Here, the evidence shows without dispute that although SunTrust advised the Riches to engage in estate planning for the purpose of federal estate tax savings, the bank referred them to trust and estate attorneys to determine the specific strategies to be employed. Clearly, therefore, SunTrust did not undertake to advise the Riches on specific strategies and the Riches could not have reasonably relied on SunTrust for such advice. Merrick is thus distinguishable; and this case is controlled by cases such as Robbins v. Nat. Bank of Ga.14 and McCondichie v. Groover,15 finding as a matter of law no breach of fiduciary duty.16
Thus, the trial court did not err in granting summary judgment to SunTrust on the Rich daughters' claims against it for breach of fiduciary duty.
1. Legacy Investment Group v. Kenn, 279 Ga. 778, 780(1), 621 S.E.2d 453 (2005) (punctuation and footnotes omitted).
2. (Emphasis in original.)
3. 240 Ga. 82, 84, 239 S.E.2d 349 (1977).
4. 253 Ga. 572, 574(3), 322 S.E.2d 261 (1984).
5. See “An Ethical Analysis of Common Estate Planning Practices-Is Good Business Bad Ethics?” Gerald Johnston, 45 Ohio St. L.J. 57 (1984).
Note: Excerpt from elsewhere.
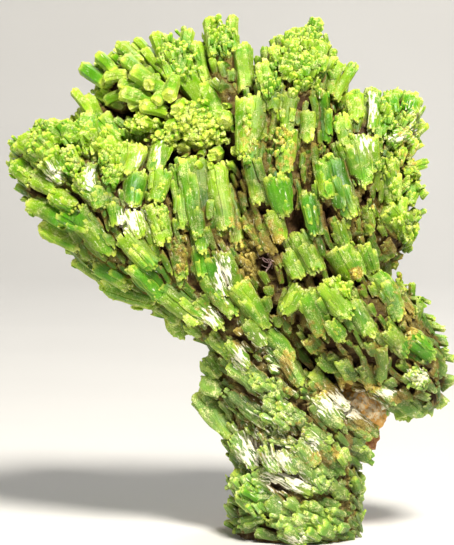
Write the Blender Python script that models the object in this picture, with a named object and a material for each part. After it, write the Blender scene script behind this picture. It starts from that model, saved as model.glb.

7. Spence v. Phillips, 172 Ga. 782(2), 158 S.E. 797 (1931).
8. Yarbrough v. Kirkland, 249 Ga.App. 523, 527(2), 548 S.E.2d 670 (2001) (citations and punctuation omitted).
9. See C & S Nat. Bank v. Arnold, 240 Ga. 200, 240 S.E.2d 3 (1977).
11. 201 Ga.App. 405, 411 S.E.2d 281 (1991).
12. Id. at 407, 411 S.E.2d 281 (citation omitted).
13. 855 F.2d 1095 (4th Cir.1988).
14. 241 Ga. 538, 542-543(2), 246 S.E.2d 660 (1978).
15. 261 Ga.App. 784, 786(2), 584 S.E.2d 57 (2003).
16. See generally Bienert v. Dickerson, 276 Ga.App. 621, 623(2), 624 S.E.2d 245 (2005) (claim for breach of fiduciary duty requires proof of existence of fiduciary duty, breach, damages, and proximate cause).
BARNES, C.J., and JOHNSON, P.J., concur.